→ **EXERCISE OBJECTIVE**: Exact reproduction is required for all entries.

──────── DATA

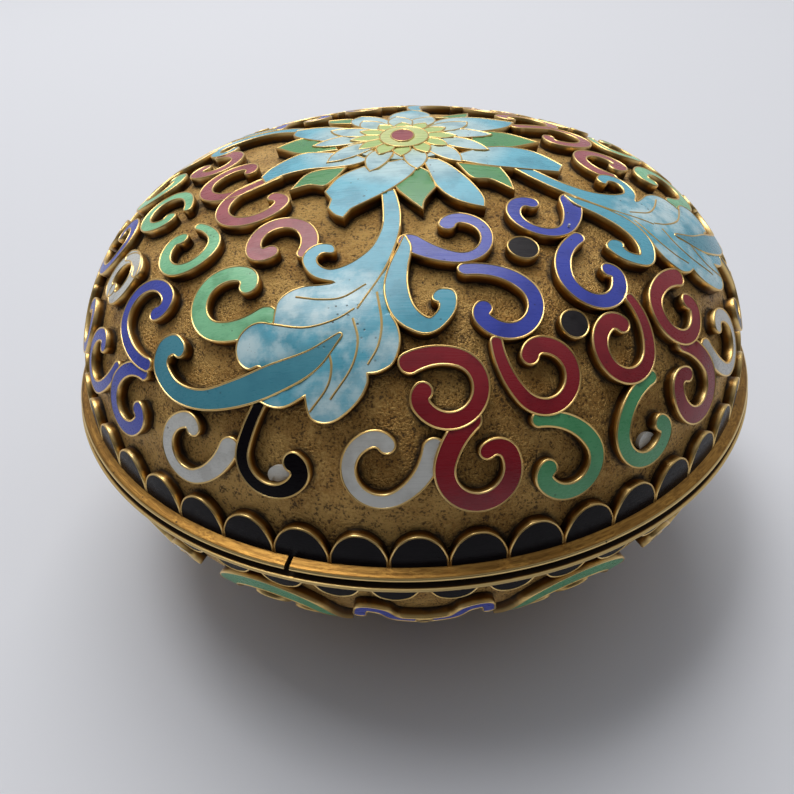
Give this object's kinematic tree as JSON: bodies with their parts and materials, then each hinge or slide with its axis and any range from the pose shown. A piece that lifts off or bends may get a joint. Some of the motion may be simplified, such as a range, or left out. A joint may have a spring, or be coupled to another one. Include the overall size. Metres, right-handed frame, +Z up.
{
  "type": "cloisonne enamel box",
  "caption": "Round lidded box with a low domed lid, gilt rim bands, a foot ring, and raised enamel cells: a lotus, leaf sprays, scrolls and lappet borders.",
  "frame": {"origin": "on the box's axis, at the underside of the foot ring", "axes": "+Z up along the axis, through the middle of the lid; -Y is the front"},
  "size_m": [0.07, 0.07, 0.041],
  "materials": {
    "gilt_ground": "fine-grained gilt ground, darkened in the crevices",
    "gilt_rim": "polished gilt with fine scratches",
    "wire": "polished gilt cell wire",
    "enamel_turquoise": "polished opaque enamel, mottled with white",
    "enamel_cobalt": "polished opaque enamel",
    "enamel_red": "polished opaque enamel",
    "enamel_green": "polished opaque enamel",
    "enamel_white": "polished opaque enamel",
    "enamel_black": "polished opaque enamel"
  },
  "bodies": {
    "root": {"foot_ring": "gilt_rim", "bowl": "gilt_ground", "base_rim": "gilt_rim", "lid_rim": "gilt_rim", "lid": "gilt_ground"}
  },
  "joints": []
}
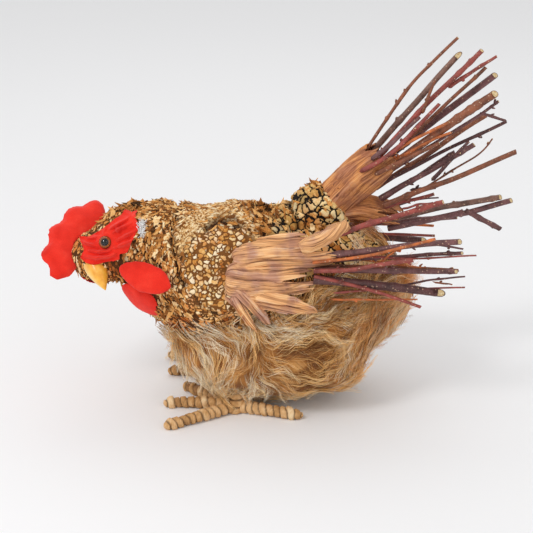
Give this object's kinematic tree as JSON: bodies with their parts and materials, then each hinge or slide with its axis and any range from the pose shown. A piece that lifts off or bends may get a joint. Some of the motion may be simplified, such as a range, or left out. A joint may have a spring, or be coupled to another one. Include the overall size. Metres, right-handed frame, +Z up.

────────────────

→ **RESPONSE**:
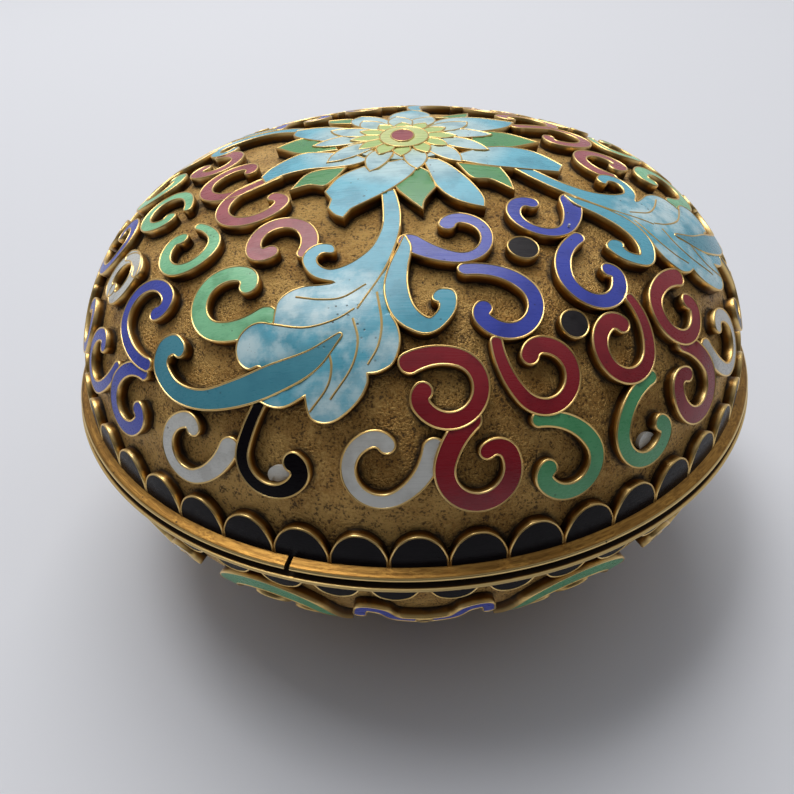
Give this object's kinematic tree as JSON: bodies with their parts and materials, then each hinge or slide with its axis and any range from the pose shown. A piece that lifts off or bends may get a joint. Some of the motion may be simplified, such as a range, or left out. A joint may have a spring, or be coupled to another one. Include the overall size. Metres, right-handed frame, +Z up.
{
  "type": "cloisonne enamel box",
  "caption": "Round lidded box with a low domed lid, gilt rim bands, a foot ring, and raised enamel cells: a lotus, leaf sprays, scrolls and lappet borders.",
  "frame": {"origin": "on the box's axis, at the underside of the foot ring", "axes": "+Z up along the axis, through the middle of the lid; -Y is the front"},
  "size_m": [0.07, 0.07, 0.041],
  "materials": {
    "gilt_ground": "fine-grained gilt ground, darkened in the crevices",
    "gilt_rim": "polished gilt with fine scratches",
    "wire": "polished gilt cell wire",
    "enamel_turquoise": "polished opaque enamel, mottled with white",
    "enamel_cobalt": "polished opaque enamel",
    "enamel_red": "polished opaque enamel",
    "enamel_green": "polished opaque enamel",
    "enamel_white": "polished opaque enamel",
    "enamel_black": "polished opaque enamel"
  },
  "bodies": {
    "root": {"foot_ring": "gilt_rim", "bowl": "gilt_ground", "base_rim": "gilt_rim", "lid_rim": "gilt_rim", "lid": "gilt_ground"}
  },
  "joints": []
}
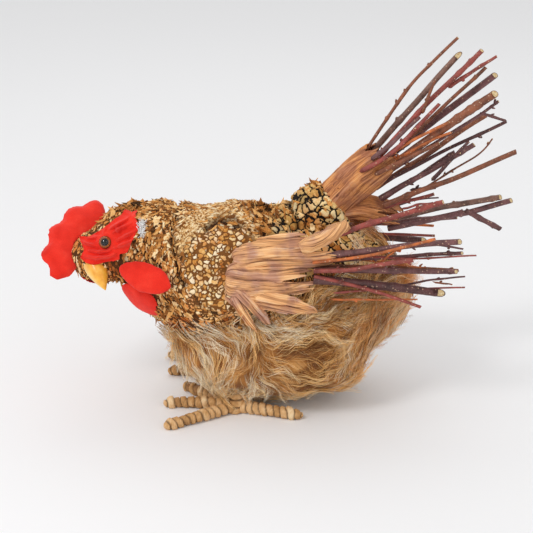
Give this object's kinematic tree as JSON: bodies with their parts and materials, then each hinge or slide with its axis and any range from the pose shown. A piece that lifts off or bends may get a joint. Some of the motion may be simplified, such as a range, or left out. A joint may have a spring, or be coupled to another one. Include the overall size. Metres, right-handed frame, +Z up.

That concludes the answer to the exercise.